**The input:**
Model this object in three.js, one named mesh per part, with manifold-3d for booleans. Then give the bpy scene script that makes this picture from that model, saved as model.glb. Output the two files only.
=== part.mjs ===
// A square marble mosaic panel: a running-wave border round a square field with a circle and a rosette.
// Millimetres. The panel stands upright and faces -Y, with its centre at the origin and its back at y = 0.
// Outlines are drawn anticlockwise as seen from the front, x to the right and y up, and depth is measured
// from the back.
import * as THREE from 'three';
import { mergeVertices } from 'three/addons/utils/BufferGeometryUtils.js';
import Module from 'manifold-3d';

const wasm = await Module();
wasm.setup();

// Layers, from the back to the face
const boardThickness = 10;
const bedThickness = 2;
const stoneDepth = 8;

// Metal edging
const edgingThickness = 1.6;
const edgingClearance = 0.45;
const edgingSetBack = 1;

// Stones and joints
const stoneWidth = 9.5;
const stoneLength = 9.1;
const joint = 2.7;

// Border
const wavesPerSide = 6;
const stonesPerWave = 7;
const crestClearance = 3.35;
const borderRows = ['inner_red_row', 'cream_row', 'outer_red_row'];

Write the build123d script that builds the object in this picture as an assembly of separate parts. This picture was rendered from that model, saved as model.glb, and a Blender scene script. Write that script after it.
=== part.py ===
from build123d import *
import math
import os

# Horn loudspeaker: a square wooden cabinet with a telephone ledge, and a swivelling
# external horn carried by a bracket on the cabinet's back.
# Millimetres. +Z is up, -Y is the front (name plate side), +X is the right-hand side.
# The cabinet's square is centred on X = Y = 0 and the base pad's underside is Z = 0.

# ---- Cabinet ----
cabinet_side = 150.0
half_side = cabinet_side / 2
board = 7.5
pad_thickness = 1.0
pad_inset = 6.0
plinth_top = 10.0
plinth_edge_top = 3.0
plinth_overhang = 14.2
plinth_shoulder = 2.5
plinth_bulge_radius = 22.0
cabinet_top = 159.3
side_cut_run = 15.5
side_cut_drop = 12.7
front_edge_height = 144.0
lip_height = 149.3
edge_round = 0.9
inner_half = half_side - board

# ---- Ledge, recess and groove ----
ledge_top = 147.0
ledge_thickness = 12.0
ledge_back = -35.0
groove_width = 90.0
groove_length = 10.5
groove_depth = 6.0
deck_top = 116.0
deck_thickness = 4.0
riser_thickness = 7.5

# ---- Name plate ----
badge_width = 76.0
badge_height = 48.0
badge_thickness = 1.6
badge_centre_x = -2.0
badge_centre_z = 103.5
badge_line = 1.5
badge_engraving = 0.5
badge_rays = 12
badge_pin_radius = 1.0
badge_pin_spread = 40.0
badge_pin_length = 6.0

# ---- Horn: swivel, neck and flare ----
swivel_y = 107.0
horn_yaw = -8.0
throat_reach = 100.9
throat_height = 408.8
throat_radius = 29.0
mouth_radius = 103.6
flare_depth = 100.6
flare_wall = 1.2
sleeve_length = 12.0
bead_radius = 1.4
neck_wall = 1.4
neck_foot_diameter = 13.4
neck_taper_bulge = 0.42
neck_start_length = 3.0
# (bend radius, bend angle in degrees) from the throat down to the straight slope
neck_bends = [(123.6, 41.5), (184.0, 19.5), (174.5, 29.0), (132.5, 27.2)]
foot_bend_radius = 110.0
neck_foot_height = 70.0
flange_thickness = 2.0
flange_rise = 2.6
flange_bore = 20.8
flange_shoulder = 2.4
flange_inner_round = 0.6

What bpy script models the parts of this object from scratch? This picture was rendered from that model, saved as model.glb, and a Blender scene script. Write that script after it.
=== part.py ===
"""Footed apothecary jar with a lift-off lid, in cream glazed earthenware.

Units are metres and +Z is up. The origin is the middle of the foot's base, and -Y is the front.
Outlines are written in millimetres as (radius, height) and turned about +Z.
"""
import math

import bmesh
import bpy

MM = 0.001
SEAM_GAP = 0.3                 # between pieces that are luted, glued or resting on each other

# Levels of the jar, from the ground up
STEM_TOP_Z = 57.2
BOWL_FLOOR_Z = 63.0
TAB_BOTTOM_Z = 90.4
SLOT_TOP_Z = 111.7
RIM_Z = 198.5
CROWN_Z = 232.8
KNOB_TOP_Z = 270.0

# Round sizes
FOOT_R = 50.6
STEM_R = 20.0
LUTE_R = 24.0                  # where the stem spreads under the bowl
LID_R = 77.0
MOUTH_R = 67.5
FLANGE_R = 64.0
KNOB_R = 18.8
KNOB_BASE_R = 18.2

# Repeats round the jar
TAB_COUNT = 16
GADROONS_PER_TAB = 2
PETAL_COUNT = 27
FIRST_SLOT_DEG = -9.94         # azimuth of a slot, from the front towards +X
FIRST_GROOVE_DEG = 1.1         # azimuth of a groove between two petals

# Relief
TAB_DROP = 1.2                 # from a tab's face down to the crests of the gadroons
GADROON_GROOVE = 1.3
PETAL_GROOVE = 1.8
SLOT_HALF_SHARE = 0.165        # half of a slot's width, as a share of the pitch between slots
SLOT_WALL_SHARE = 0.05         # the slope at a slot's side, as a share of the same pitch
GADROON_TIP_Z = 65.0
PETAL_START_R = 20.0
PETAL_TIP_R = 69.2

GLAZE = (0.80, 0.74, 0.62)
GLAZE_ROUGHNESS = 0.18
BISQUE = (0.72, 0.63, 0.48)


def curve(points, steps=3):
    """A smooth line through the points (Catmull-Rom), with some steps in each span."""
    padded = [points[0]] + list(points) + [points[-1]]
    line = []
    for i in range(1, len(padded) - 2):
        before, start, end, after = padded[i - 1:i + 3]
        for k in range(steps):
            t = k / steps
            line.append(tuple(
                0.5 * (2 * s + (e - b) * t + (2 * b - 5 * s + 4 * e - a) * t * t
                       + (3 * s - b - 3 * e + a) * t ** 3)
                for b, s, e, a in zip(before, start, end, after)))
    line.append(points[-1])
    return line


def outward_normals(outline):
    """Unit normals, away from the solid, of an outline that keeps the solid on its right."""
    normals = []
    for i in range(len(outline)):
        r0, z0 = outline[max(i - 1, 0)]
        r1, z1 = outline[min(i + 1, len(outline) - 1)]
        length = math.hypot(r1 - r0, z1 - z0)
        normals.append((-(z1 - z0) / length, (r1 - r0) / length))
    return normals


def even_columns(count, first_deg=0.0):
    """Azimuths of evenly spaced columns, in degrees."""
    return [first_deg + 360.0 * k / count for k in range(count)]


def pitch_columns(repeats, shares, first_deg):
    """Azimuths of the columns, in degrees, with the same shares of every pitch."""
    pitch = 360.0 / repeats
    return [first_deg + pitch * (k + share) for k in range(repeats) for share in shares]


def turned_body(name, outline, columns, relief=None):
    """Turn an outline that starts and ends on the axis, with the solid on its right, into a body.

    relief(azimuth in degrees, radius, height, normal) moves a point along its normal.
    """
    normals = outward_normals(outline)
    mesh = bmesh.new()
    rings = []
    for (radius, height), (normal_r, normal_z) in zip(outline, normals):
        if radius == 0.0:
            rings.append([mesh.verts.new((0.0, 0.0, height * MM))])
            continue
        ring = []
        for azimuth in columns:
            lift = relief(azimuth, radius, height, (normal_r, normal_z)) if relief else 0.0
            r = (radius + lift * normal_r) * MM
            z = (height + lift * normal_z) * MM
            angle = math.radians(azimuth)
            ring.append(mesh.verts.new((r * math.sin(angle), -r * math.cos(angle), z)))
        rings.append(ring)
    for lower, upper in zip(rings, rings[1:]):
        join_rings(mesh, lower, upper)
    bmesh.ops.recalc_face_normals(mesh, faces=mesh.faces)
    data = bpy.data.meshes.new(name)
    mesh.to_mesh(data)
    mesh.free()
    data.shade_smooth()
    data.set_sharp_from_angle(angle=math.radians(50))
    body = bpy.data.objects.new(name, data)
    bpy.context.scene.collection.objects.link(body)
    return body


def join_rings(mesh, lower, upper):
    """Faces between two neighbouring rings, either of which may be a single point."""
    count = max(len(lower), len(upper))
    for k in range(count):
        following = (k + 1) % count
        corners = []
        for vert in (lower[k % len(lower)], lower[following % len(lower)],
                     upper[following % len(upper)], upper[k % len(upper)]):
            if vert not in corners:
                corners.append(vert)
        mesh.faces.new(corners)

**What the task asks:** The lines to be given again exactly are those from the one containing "Write the build123d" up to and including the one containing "# The cabinet's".

**Output for this task:**
Write the build123d script that builds the object in this picture as an assembly of separate parts. This picture was rendered from that model, saved as model.glb, and a Blender scene script. Write that script after it.
=== part.py ===
from build123d import *
import math
import os

# Horn loudspeaker: a square wooden cabinet with a telephone ledge, and a swivelling
# external horn carried by a bracket on the cabinet's back.
# Millimetres. +Z is up, -Y is the front (name plate side), +X is the right-hand side.
# The cabinet's square is centred on X = Y = 0 and the base pad's underside is Z = 0.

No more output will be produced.